--- Start of RECORD LIST ---
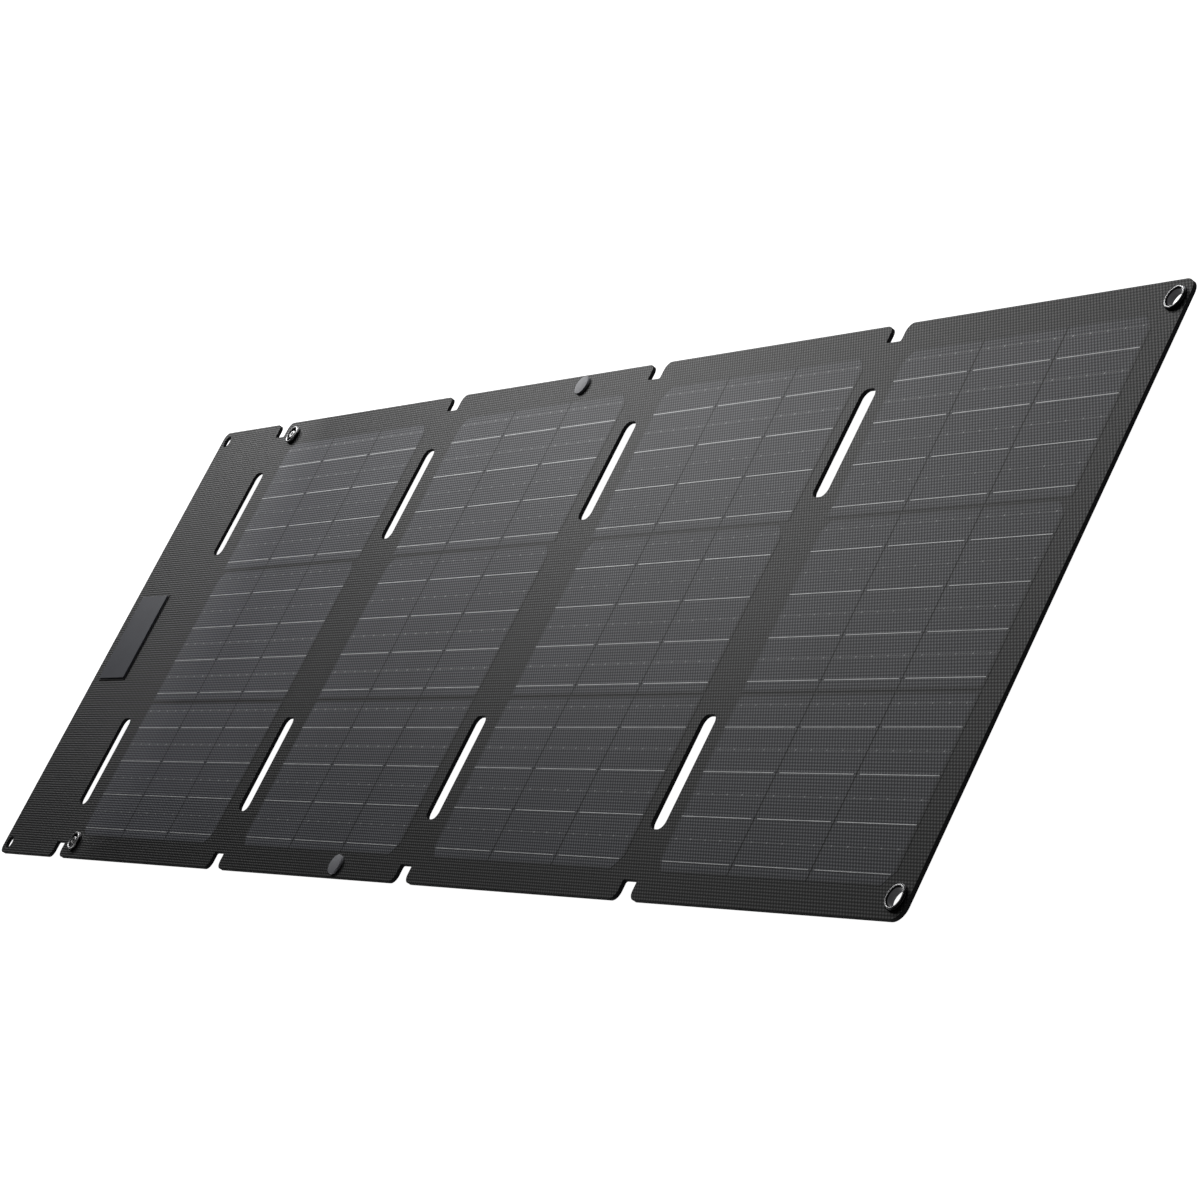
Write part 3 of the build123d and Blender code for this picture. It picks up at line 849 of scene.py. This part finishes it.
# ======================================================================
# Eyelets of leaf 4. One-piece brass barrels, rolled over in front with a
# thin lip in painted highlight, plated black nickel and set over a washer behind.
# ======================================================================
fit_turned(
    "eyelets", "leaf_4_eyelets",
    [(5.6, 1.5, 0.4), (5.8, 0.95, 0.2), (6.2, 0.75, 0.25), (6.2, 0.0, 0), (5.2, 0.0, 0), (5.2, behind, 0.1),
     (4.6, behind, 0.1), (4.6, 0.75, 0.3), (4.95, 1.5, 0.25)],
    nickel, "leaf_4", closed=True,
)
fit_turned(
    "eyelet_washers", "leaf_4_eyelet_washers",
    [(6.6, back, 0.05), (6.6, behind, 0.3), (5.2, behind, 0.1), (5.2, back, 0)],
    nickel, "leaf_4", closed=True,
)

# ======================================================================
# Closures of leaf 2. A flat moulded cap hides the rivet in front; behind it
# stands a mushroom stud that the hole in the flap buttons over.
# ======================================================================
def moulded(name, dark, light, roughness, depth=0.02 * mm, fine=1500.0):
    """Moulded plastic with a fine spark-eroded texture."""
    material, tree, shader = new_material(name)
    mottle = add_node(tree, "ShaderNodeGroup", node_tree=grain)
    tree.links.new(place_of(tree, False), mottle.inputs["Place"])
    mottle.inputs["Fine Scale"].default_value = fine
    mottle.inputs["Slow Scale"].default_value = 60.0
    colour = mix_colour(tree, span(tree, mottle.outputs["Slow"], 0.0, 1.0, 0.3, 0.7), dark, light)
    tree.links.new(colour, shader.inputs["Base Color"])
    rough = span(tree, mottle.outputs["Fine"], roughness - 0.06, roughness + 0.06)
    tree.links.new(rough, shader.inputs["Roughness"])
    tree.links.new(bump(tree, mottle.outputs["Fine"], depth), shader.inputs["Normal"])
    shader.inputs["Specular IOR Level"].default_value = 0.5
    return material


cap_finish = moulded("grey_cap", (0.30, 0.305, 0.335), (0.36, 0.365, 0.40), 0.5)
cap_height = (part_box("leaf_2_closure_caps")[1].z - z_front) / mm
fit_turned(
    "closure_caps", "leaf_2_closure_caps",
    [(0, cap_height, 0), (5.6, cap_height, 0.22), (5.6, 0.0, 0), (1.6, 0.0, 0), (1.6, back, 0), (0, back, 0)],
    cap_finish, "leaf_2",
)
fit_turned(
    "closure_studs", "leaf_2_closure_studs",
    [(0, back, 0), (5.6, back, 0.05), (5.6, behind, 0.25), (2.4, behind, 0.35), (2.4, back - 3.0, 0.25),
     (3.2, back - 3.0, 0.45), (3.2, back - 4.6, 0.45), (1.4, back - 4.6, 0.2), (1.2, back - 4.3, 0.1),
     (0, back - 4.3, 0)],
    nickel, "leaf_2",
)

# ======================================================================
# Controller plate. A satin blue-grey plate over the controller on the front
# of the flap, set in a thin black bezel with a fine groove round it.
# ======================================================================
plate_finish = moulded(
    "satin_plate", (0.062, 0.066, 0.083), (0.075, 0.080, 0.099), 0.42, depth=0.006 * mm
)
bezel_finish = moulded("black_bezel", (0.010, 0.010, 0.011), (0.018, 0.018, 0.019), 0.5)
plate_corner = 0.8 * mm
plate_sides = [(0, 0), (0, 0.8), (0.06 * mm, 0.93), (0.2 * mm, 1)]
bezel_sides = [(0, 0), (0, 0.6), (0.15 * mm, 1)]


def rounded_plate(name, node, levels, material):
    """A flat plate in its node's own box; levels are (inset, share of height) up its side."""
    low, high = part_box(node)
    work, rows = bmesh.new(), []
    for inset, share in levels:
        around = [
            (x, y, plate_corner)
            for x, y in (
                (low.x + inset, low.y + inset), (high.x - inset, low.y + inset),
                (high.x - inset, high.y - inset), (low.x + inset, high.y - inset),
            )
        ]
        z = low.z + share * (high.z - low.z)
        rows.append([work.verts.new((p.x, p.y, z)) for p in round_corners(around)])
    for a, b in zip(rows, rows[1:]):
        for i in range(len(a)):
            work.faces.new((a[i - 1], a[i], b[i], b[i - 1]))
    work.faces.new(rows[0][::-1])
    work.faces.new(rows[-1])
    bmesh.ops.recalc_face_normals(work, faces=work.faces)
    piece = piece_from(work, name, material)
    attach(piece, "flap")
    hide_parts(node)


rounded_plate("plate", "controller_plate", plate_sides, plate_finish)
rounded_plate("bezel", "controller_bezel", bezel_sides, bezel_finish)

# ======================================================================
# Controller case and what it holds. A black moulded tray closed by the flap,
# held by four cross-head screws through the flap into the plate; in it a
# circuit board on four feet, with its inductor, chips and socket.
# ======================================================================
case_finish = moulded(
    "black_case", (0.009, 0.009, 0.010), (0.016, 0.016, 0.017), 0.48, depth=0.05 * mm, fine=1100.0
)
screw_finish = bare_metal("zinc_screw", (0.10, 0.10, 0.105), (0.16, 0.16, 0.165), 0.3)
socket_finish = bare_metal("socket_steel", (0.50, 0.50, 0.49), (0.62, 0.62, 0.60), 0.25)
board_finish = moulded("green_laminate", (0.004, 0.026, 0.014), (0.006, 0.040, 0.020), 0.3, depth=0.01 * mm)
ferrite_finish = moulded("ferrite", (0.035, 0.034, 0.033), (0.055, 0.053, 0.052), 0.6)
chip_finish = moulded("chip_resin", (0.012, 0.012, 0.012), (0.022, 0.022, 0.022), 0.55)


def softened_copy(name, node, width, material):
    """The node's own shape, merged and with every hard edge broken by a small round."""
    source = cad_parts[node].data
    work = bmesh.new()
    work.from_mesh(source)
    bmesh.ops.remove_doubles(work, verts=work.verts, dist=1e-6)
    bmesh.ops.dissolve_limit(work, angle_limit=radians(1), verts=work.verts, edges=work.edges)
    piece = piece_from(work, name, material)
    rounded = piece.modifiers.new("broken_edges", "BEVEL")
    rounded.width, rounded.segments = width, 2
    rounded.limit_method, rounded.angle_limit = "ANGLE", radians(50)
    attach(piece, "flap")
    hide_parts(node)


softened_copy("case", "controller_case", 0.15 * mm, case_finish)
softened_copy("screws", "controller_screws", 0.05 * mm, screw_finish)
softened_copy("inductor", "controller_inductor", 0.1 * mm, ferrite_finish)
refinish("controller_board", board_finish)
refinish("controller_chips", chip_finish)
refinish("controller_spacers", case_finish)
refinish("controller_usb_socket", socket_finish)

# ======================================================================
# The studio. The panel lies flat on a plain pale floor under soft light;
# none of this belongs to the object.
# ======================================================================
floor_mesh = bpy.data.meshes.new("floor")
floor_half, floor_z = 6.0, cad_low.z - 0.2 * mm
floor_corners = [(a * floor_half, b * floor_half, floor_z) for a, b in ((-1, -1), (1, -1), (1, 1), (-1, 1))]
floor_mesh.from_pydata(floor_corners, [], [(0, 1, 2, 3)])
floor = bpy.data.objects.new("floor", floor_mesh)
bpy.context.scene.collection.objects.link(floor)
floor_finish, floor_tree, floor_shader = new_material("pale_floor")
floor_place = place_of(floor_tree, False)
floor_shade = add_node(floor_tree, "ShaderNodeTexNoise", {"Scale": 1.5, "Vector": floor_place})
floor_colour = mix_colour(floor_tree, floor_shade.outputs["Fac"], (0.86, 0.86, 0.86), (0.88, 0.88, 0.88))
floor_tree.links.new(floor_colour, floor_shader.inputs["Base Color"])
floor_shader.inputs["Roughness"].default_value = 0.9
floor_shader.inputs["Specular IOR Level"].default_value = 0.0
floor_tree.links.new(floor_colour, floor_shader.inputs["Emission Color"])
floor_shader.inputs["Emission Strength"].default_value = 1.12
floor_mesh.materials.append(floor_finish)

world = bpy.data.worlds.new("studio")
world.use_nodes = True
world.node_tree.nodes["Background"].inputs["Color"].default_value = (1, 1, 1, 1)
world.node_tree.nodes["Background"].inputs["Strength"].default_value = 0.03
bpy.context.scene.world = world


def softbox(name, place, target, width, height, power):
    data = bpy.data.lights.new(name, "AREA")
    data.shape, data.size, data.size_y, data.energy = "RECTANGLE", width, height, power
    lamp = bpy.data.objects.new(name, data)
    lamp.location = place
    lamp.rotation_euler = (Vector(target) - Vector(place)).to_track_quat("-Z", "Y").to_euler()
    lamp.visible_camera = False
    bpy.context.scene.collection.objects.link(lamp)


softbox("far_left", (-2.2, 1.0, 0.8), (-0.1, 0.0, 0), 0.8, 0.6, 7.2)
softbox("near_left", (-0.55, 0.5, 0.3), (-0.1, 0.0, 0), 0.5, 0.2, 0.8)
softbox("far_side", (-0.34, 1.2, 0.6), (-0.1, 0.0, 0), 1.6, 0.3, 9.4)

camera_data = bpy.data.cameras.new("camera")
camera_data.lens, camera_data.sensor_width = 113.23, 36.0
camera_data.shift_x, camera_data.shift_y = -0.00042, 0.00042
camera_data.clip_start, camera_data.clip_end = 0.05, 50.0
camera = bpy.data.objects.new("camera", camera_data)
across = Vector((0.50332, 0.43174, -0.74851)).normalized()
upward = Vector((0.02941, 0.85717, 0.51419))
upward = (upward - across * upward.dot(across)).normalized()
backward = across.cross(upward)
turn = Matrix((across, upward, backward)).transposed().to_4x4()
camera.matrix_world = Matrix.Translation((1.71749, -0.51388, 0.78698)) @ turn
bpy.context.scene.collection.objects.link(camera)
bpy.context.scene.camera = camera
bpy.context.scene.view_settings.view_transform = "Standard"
--- End of RECORD LIST ---
--- Start of RECORD LIST ---
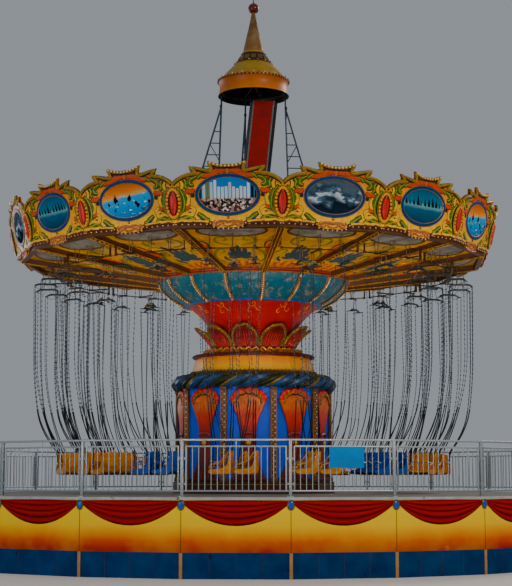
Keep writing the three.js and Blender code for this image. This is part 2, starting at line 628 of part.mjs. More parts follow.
--- End of RECORD LIST ---
--- Start of RECORD LIST ---
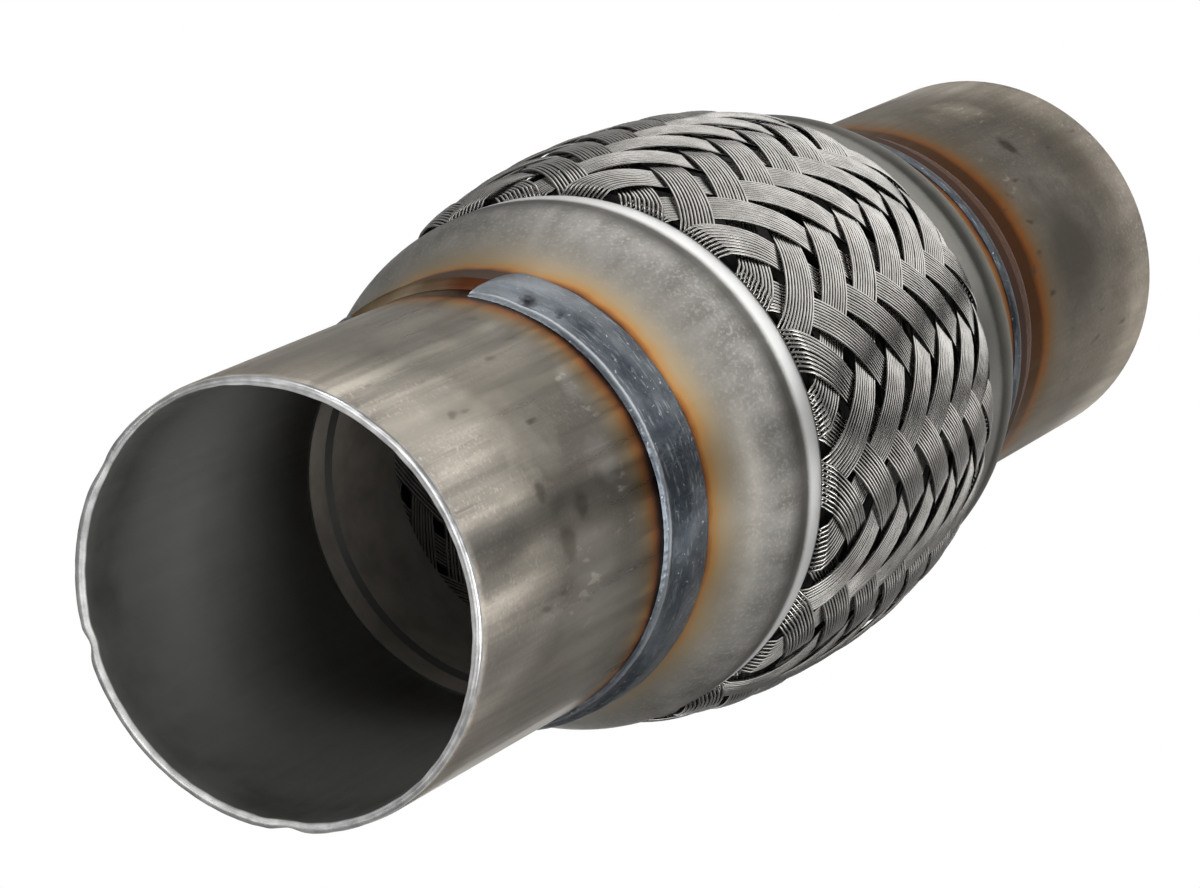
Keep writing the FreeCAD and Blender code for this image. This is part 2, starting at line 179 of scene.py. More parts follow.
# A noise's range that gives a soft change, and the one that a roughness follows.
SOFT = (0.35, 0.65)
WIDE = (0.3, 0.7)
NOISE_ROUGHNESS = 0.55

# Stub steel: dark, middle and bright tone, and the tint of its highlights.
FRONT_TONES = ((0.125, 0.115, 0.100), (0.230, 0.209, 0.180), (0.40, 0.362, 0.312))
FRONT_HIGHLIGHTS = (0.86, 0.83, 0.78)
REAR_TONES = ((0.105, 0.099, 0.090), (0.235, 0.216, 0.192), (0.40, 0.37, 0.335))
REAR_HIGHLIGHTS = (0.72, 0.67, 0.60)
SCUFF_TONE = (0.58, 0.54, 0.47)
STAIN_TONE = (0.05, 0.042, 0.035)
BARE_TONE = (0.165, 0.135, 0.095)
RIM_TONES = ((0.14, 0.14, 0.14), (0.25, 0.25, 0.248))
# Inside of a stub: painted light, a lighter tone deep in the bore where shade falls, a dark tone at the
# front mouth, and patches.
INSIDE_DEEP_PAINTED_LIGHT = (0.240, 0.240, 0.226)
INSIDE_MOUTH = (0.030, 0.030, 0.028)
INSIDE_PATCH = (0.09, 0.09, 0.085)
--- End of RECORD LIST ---
WRITTEN INSTRUCTION
Your task is to extract exactly the lines starting at the line with "Keep writing the FreeCAD" and ending at the line with "NOISE_ROUGHNESS = 0.55", including both ends, and no other lines.

WRITTEN ANSWER
Keep writing the FreeCAD and Blender code for this image. This is part 2, starting at line 179 of scene.py. More parts follow.
# A noise's range that gives a soft change, and the one that a roughness follows.
SOFT = (0.35, 0.65)
WIDE = (0.3, 0.7)
NOISE_ROUGHNESS = 0.55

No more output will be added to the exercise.